The U.S. East Coast is the world’s most promising market for offshore wind energy, but its ports have limitations and will need to be used together by the nascent industry.
That was the assessment of experts at the International Partnering Forum 2019, a major wind energy conference hosted by the Business Network for Offshore Wind that attracted 1,400 people from offshore wind developers and associated industries to New York City last week.
“There’s not a Bremenhaven in the U.S.,” said Jay A. Borkland, a senior engineering manager for Lloyd’s Register, referring to the German port and hub of the North Sea offshore wind industry.
Borkland, who teaches marine and environmental engineering at Tufts University, was part of a team that studied the European industry and what lessons it had for turning New Bedford, Mass., into a wind energy port.
“We came to realize that the level and skill used in Europe was extraordinary,” Borkland said in an interview with WorkBoat. “The U.S. didn’t have the footprint available.
“What’s important to attract chain is to at least have the assembly here,” said Borkland. That will mean using a network of locations — ports that are suited for phases of building out offshore wind arrays, and working with them in sequence.
In the U.S., “what’s beginning to develop is developers are finding their first-, second- and third-choice locations,” said Borkland.
With the first major project in federal waters, Vineyard Wind off southern New England on track to begin construction in 2020, port operators at the conference pitched their locations.
There was New York City and its South Brooklyn Marine Terminal, with almost 64 acres and 6,400 linear feet of waterfront available for staging wind turbine components.
From 140 miles north up the Hudson River, the Carver Companies had come to the city to tout their Port of Coeymans, a marine terminal that already serves as an assembly point for major power plant components, built there and barged to their destinations in crowded urban locations.
In Massachusetts, building the New Bedford Marine Commerce Terminal did double duty of removing and isolating polluted sediment form the harbor, using the fill to build a 21-acre hardened site to handle the huge weight of turbine components.
But even it is not big enough. Next door in Rhode Island, state officials are pitching their port facilities at the former Navy base at Quonset Point in North Kingstown — the support base for Deepwater Wind’s Block Island Wind Farm — and at the Port of Providence.

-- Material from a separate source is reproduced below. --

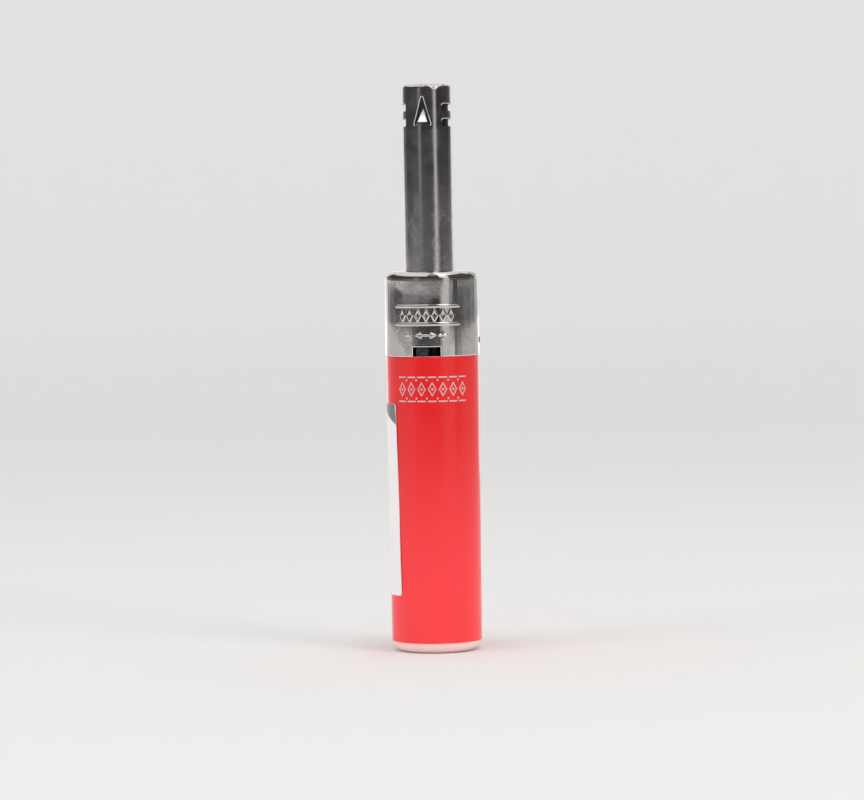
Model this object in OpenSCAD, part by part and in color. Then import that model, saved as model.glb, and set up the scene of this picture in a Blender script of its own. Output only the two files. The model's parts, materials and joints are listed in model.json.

“We have enough to get started,” said Stefan Pryor, the state secretary of commerce, who says expansion plans at both sites aim to make Rhode Island “the lighthouse state” for how to build shoreside support for the wind industry.

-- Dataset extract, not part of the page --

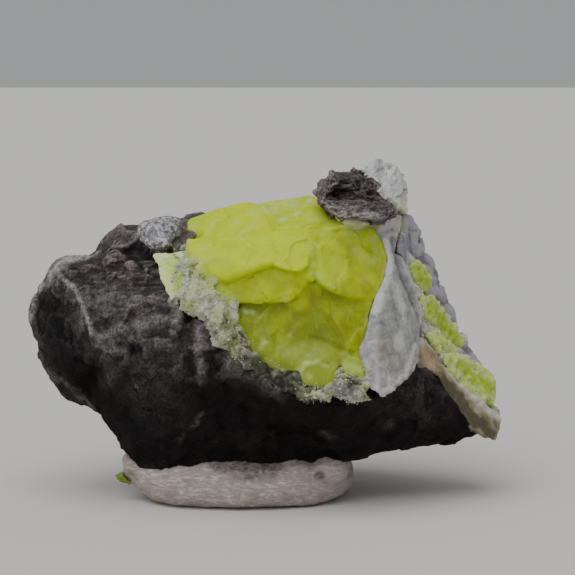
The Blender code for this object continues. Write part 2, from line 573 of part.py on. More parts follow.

Other industry observers say states need to work at cooperation, and less at the beauty contest of trying to attract the biggest commitments they can from wind developers.
There will be a tendency to overdesign ports around the first projects, said Tim Sullivan, CEO of the New Jersey Economic Development Authority. Sullivan said port planners need to keep their facilities “project-agnostic” and adaptable to future demands — likely to include much bigger and heavier equipment, with the industry shooting to acquire 12-megawatt turbines in the 2020s.
In Europe, “we collaborate with other ports. The people installing wind farms like to spread their risk,” said Erik Bertholet, business manager for logistics and offshore wind with Groningen Seaports, which operates the Netherlands wind hub Eemshaven. Around a third of all the energy that is produced in the Netherlands comes from Eemshaven.
“It’s not competitive, it’s cooperation, because you want dependable logistics,” said Bertholet.
In the U.S., “we will have a series of smaller facilities tied together by a logistics chain,” said Borkland. “A distributed network of ports, and we will need cooperation between the states.”